Tracing critical information back from the actual unit that failed to its specific design, manufacturing and supplier data can take weeks or months and often times even longer.
The ability (or inability) to trace back through the lifecycle – and time required – can cause tens of millions in losses… or worse; customer safety issues, operational shutdowns, brand damage, regulatory actions, liability and other business damaging results.
What is the Digital Thread?
The US Department of Defense’s Glossary of Defense Acquisition Acronyms and Terms states:
“Digital Thread – An extensible, configurable and component enterprise-level analytical framework that seamlessly expedites the controlled interplay of authoritative technical data, software, information, and knowledge in the enterprise data-information-knowledge systems, based on the Digital System Model template, to inform decision makers throughout a system’s life cycle by providing the capability to access, integrate and transform disparate data into actionable information.”
Huh? Sounds more like buzz word soup than a clear explanation.
One of the many software providers jumping on the Digital Thread bandwagon asserts, “The Digital Thread refers to the communication framework that allows a connected data flow and integrated view of the asset’s data throughout its lifecycle across traditionally siloed functional perspectives.”
A “communications framework?” An “analytical framework?” Those sound like vendor tools I’m supposed to buy as opposed to describing a critical aspect of my enterprise information architecture.
OK, OK, let’s zero in on Benefits and come back to Definitions in a bit.
What Benefits does a Digital Thread provide?

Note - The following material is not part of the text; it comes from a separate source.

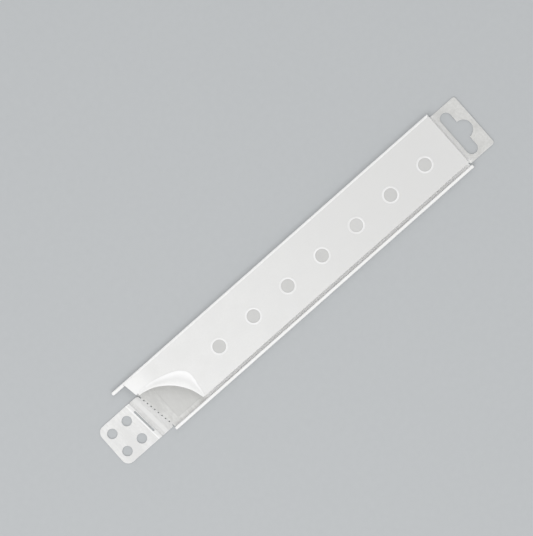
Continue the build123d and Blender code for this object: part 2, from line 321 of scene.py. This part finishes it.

Traceability in critical situations is clearly a key benefit. Others listed in papers which include the topic such as the USAF’s Global Horizons – Global Science and Technology Vision and the Manufacturing Leadership Council’s Vision 2030: Factory of the Future identify:
- Reduce development cycle time
- Quantify risk at critical decision points and avoid late defect discovery
- Optimize manufacturability, inspectability, and sustainability
- Allow product characteristics and performance to be better understood and improved throughout the life cycle
- Traceability across the life cycle
- Full Visibility + Automated Recourse
That last bullet point is important. It hints at the fact that the Digital Thread will be essential to enable the Smart in ‘smart factories’ and ‘smart connected products.’ The Vision 2030 report also insists:
“The single biggest transformation will be incorporating data from digital twins, enabled by digital threads, to build learning into multi-generational products.
“Cognitive analytics and computing techniques, which bring together natural language processing, problematic reasoning, machine learning, artificial intelligence, and other technologies, will enable production environments to self-configure, self-adjust, and self-optimize.
“But manufacturers will have to ensure they… support cognitive capabilities (with accurate Digital Threads / Digital Twins so) that (AI) can seamlessly understand and infer lessons from field deployments and build them into next-generation products.” <stuff in (parentheses) added by me for tie-back brevity>
What they’re saying is that for artificial intelligence / cognitive computing to be useful – and more importantly – to avoid misinterpretations that can lead to disastrous mistakes, you need “meaningful” connections between data in different systems.
Which brings us back to What is the Digital Thread? More importantly, What it Is & What it Is Not.
Critical Aspects of the Digital Thread
Really seems the Digital Thread is the Relationship connections between all of a product’s digital assets – and their revisions – over the course of the product’s lifecycle including – but not limited to – versions of BOMs, parts, software, electronics, CAD models, documents, requirements, process plans, service manuals, etc.
To truly be effective the Digital Thread needs “meaningful” relationships that include additional descriptive / semantic information which conveys:
- Context – What does it mean if a Part is connected to another Part? Are they part of a BOM? Or are they FFF Alternates? What does the connection mean?
- Dependency – Especially when both data items are changing over time (e.g. Fixed vs Float)
These points along with other scenario-specific descriptive information are critical to enable a true Digital Thread from my perspective, and that begs the question of “What it is Not”:
- Not just ‘Engineering to Manufacturing’ but all the way through the Lifecycle from Concept to actual Use and ultimately retirement.
- Not just ‘Mechanical CAD to CAM’ but across all disciplines including software, electronics, wire harness, hardware, requirements, etc, etc, etc.
- Not just ‘inside the 4 walls’ but out to Suppliers and into the Field.
- Not just a bunch of (meaningless) ‘point-to-point web links’ between data in disparate systems but meaningful relationships.
This last bullet is a significant topic that we’ll need to delve into in a future post.
In a systems-of-systems world where complexity and interdependencies are skyrocketing and Industrial Internet-enabled plants produce IoT products, the ability to interpret and act upon the data streaming back from the field and factories often require traceability to prior information from related revisions – Digital Thread.
Seems to me that the accuracy of Digital Thread traceability from the Digital Twin product configuration back through the lifecycle will be a necessary foundation for deriving value from the IoT.
What’s your take? Is the Digital Thread as important as I seem to think? Or is it just a ‘nice to have’ aspect of your enterprise information architecture?